Career prospects with a nursing degree

There are four main nursing specialisms: adult nursing, children’s nursing, mental health nursing, and nursing for those with learning disabilities. You can choose to study one, or sometimes two, of these specialisms during your pre-registration nursing course.

However, just because you qualify in one area of nursing, for example adult nursing, it doesn’t mean that you can’t take future qualifications to move or combine specialism, for example mental health nursing.

Here’s more about the nursing specialisms:

Adult nursing

If you specialise in adult nursing then the world really is your oyster depending on the qualifications and experience you gain. You could work in almost any NHS department from Accident and Emergency to specialist care of the elderly.

You could also work outside of a hospital and become a community nurse which involves visiting patients in their homes, walk in centres, GP surgeries, or nursing homes.

Children’s nursing

As a children’s nurse you’ll be working with children from tiny new-borns to teenagers and you’ll need to be able to communicate effectively with them, their parents, or their carers.

Children’s nurses can also specialise within this area – for example you could work in neonatal intensive care or you could work outside of the hospital and become a school nurse or health visitor.

Mental health nursing

Working in mental health nursing is another career option that allows you to work outside of a hospital setting. You could find yourself working in a prison, community health centre, or in patient’s own homes.

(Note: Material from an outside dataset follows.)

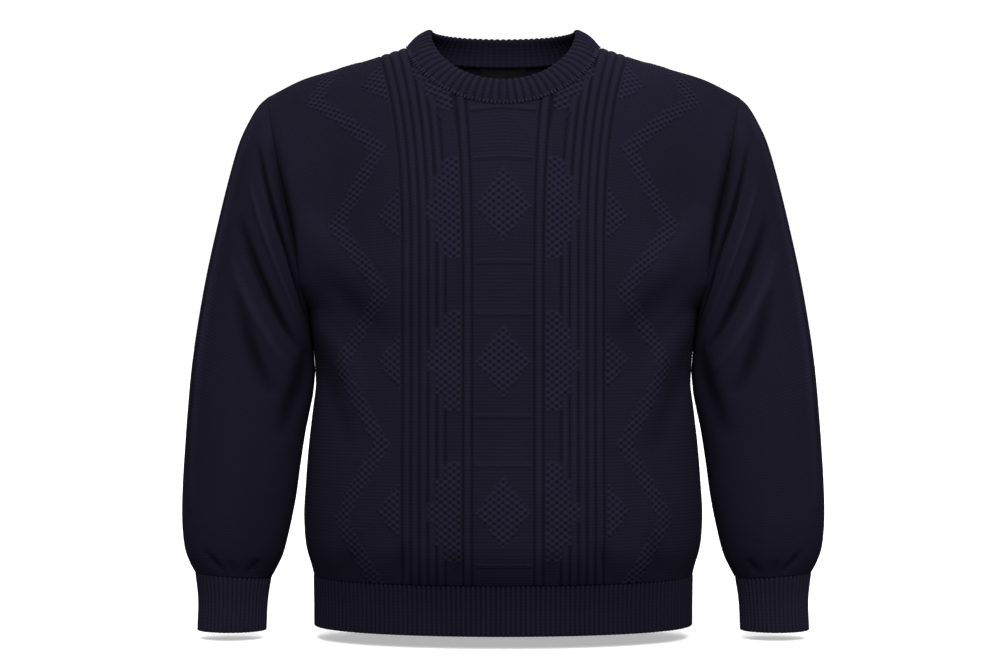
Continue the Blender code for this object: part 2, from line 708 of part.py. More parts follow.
def make_cuff(name, sign, material):
    """A ribbed tube below the sleeve. Its ribs stand out level, so that both ends stay on their planes."""
    _, _, base = ring_grid(CUFF, CUFF_RINGS, 2 * CUFF_RIBS)
    normals = tube_normals(base)
    base = flatten_ends(base, CUFF, 0)
    rises = rib_rises(CUFF_RIBS, CUFF_RISE) * np.array([1, 1, 0.5])[:, None]
    outer = base + normals * rises[:, :, None]
    outer[:, :, 2] = base[:, :, 2]
    _, _, plain = ring_grid(CUFF, CUFF_RINGS, CUFF_INNER_COLUMNS)
    inner = flatten_ends(plain - tube_normals(plain) * WALL, CUFF, WALL)
    for grid in (outer, inner):
        grid[:, :, 0] *= sign
    tube_wall(name, outer, inner, material, flip=sign < 0)


# ---------------------------------------------------------------- hem rib, neckband and label


def hem_ring(z, columns, moved_out):
    """A closed ring of the hem rib, evenly spaced, anticlockwise from the centre back."""
    front, back = lower_course(z, -1, HEM), lower_course(z, 1, HEM)
    right = np.concatenate([back[:-1], front[::-1]])
    other = right[::-1][1:].copy()
    other[:, 0] *= -1
    loop = np.concatenate([right, other])[::-1]
    run = lengths(loop)
    at = np.linspace(0, run[-1], columns, endpoint=False)
    ring = np.stack([np.interp(at, run, loop[:, k]) for k in range(3)], axis=1)
    tangent = unit(np.roll(ring, -1, axis=0) - np.roll(ring, 1, axis=0))
    outward = np.stack([tangent[:, 1], -tangent[:, 0], np.zeros(columns)], axis=1)
    return ring + outward * np.broadcast_to(moved_out, columns)[:, None]


def make_hem(material):
    """A ribbed tube below the panels, whose ribs are half as high where they meet the seam."""
    rises = rib_rises(HEM_RIBS, HEM_RISE)
    levels = [HEM_Z, (HEM_Z + RIB_TOP_Z) / 2, RIB_TOP_Z - SEAM_GAP / 2]
    outer = np.array([hem_ring(z, len(rises), rises) for z in levels])
    outer[-1] = hem_ring(levels[-1], len(rises), rises / 2)
    inner = np.array([hem_ring(z, HEM_INNER_COLUMNS, -WALL) for z in levels])
    tube_wall("hem_rib", outer, inner, material)


def neck_knots(side):
    """The places and levels of the panel's own corners along the neck's seam."""
    if side < 0:
        top = height_at(2, side)
        places = [place for place, _ in chart_columns(top, course_width(2, side))]
    else:
        places = PLAIN_COLUMNS
    return neck_ends(places, side) + [(NECK_COLUMN, 2.0)]


def neck_seam(columns, side):
    """A quarter of the neck's seam, evenly spaced from the centre line to the shoulder, with its directions.

    It follows the panel's edge from corner to corner. The directions are square to the cloth, and in the
    cloth towards the neck.
    """
    found = [on_cloth(level, side, [place]) for place, level in neck_knots(side)]
    corners = np.array([points[0] for points, _ in found])
    outward = np.array([directions[0] for _, directions in found])
    run = shares(corners)
    at = np.linspace(0, 1, columns // 4 + 1)
    line = np.stack([np.interp(at, run, corners[:, k]) for k in range(3)], axis=1)
    square = np.stack([np.interp(at, run, outward[:, k]) for k in range(3)], axis=1)
    square[-1, 1] = 0
    square[0, 0] = 0
    square = unit(square)
    inward = unit(np.cross(square, np.gradient(line, axis=0))) * -side
    inward[-1, 1] = 0
    inward[0, 0] = 0
    return line, square, unit(inward)


def around(front, back):
    """A whole ring from its front and back quarters, anticlockwise from the centre front."""
    right = np.concatenate([front, back[::-1][1:]])
    other = right[::-1][1:-1].copy()
    other[:, 0] *= -1
    return np.concatenate([right, other])


def fold_quarter(columns, reach, drop, power):
    """A quarter of the band's fold, from the centre line to the shoulder."""
    turn = np.linspace(0, math.pi / 2, columns // 4 + 1)
    across = np.cos(turn)
    z = BAND_TOP_Z - drop * across**power
    return np.stack([BAND_HALF_WIDTH * np.sin(turn), reach * across, z], axis=1)


def neckband_grid(columns, rows, depth):
    """The folded band from seam to fold, depth inside its outer face, and its outward directions."""
    front, back = neck_seam(columns, -1), neck_seam(columns, 1)
    seam, square, inward = (around(f, b) for f, b in zip(front, back))
    fold = around(
        fold_quarter(columns, BAND_FRONT_Y, BAND_FRONT_DROP, BAND_FRONT_POWER),
        fold_quarter(columns, BAND_BACK_Y, BAND_BACK_DROP, BAND_BACK_POWER),
    )
    start = seam + inward * BAND_GAP
    tangent = unit(np.roll(fold, -1, axis=0) - np.roll(fold, 1, axis=0))
    upright = unit(np.cross(tangent, unit(fold - start)))
    grid, outward = [], []
    for up in rows:
        facing = unit(square * (1 - up) + upright * up)
        swell = BAND_SWELL * math.sin(math.pi * up)
        grid.append(start + (fold - start) * up + facing * (swell - depth))
        outward.append(facing)
    return np.array(grid), np.array(outward)


def make_neckband(material):
    """The band's outer face carries the ribs over its fold; its inner face is plain."""
    rises = rib_rises(NECK_RIBS, NECK_RISE)
    grid, outward = neckband_grid(len(rises), [row.up for row in BAND_ROWS], 0.0)
    out = np.array([rises * row.rib - row.inset for row in BAND_ROWS])
    inner, _ = neckband_grid(BAND_INNER_COLUMNS, BAND_INNER_ROWS, BAND_WALL)
    tube_wall("neckband", grid + outward * out[:, :, None], inner, material)


def make_label(material):
    """A bare label that hangs inside the back neck, laid on the back's inner face and moved off it."""
    inner = plain_face(1, WALL)
    middle = inner.shape[1] // 2
    lines = []
    for x in np.linspace(-LABEL_HALF_WIDTH, LABEL_HALF_WIDTH, LABEL_COLUMNS):
        half = inner[::-1, middle : middle + len(PLAIN_COLUMNS)]
        line = np.array([[x, *(np.interp(abs(x), row[:, 0], row[:, k]) for k in (1, 2))] for row in half])
        run = lengths(line)
        at = np.linspace(LABEL_TOP, LABEL_TOP + LABEL_LENGTH, LABEL_ROWS)
        lines.append(np.stack([np.interp(at, run, line[:, k]) for k in range(3)], axis=1))
    laid = np.stack(lines, axis=1)[::-1]
    inward = unit(np.cross(np.gradient(laid, axis=1), np.gradient(laid, axis=0)))
    outer_face = laid + inward * LABEL_OFF
    inner_face = laid + inward * (LABEL_OFF + LABEL_THICK)
    panel_wall("neck_label", outer_face, inner_face, 1, material)


def cloth(name, colour, roughness=KNIT_ROUGHNESS):
    """A matt, non-metallic material."""
    material = bpy.data.materials.new(name)
    material.use_nodes = True
    shader = material.node_tree.nodes["Principled BSDF"]
    shader.inputs["Base Color"].default_value = (*colour, 1)
    shader.inputs["Roughness"].default_value = roughness
    shader.inputs["Metallic"].default_value = 0.0
    material.diffuse_color = (*colour, 1)
    return material


for old in list(bpy.data.objects):
    bpy.data.objects.remove(old)
GARMENT = bpy.data.collections.new("patterned_pullover")
bpy.context.scene.collection.children.link(GARMENT)

make_front(cloth("front_knit", COLOURS["body"]))
make_back(cloth("back_knit", COLOURS["body"]))
for word, sign in (("left", 1), ("right", -1)):
    make_sleeve(f"sleeve_{word}", sign, cloth(f"sleeve_{word}_knit", COLOURS["sleeve"]))
    make_cuff(f"cuff_{word}", sign, cloth(f"cuff_{word}_rib", COLOURS["rib"]))
make_hem(cloth("hem_rib_knit", COLOURS["rib"]))
make_neckband(cloth("neckband_rib", COLOURS["rib"]))
make_label(cloth("neck_label_cloth", COLOURS["label"], LABEL_ROUGHNESS))
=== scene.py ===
"""A patterned crew-neck pullover in thick navy wool, filled out and hollow, knitted stitch by stitch.

Each piece is a closed wall that follows its solid. Its smooth cloth comes from the same short tables of
real sizes as the solid, soft folds are laid on it one by one, and the knit tree then raises every stitch.
Metres, +Z up, the wearer's front towards -Y and left arm towards +X.
"""

import math
from collections import namedtuple

import bpy
import numpy as np
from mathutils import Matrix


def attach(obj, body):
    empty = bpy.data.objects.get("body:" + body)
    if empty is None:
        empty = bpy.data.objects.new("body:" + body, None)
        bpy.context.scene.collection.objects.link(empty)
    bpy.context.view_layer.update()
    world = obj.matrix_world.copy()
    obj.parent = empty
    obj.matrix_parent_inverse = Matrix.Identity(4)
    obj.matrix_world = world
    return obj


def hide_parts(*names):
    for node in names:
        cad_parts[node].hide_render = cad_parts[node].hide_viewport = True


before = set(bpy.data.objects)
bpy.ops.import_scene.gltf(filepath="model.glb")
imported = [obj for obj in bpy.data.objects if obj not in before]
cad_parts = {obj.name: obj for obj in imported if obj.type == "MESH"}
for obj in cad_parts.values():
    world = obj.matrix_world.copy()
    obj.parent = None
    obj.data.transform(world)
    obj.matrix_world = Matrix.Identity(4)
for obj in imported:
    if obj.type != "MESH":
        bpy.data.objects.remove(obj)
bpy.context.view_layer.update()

# ---------------------------------------------------------------- camera, light and floor
# The photograph looks level at the garment's middle from straight in front, so the camera does too. A
# softbox aimed at the chest, broad suns above and behind, a pale sky and a white floor make the studio.

FRAME_WIDTH_PX, PHOTO_AXIS_PX = 1008, 503.25
CAMERA_DISTANCE, CAMERA_Z = 2.6, -0.333
METRES_PER_PX = 0.001165
SENSOR = 36.0
FLOOR_Z, FLOOR_REACH, FLOOR_GLOW = -0.683, 60.0, 0.42
KEY_POWER, KEY_SIZE, KEY_SPREAD = 5.6, 1.0, 80
KEY_PLACE, KEY_AIM_Y, KEY_AIM_Z = (0.12, -1.8, 0.75), -0.1, -0.22
SKY_LIGHT, SKY_SEEN = 0.14, 1.1


def linear(hex_colour):
    """An sRGB hex colour as the linear values that shaders take."""
    parts = [int(hex_colour[i : i + 2], 16) / 255 for i in (1, 3, 5)]
    return tuple(c / 12.92 if c <= 0.04045 else ((c + 0.055) / 1.055) ** 2.4 for c in parts)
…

Within a hospital you could work in psychiatric intensive care, outpatient wards, or in specialist units to deal with mental health conditions such as eating disorders.

Learning disability nursing

As a learning disability nursing specialist you’ll be working with children and adult with learning disabilities to help them have as healthy and independent life as possible.

This involves communicating with them, their carers, and other health care professionals to ensure they can access the care they need. The majority of your time will be spent in the patient’s home, workplace, or education centre helping them achieve their full potential.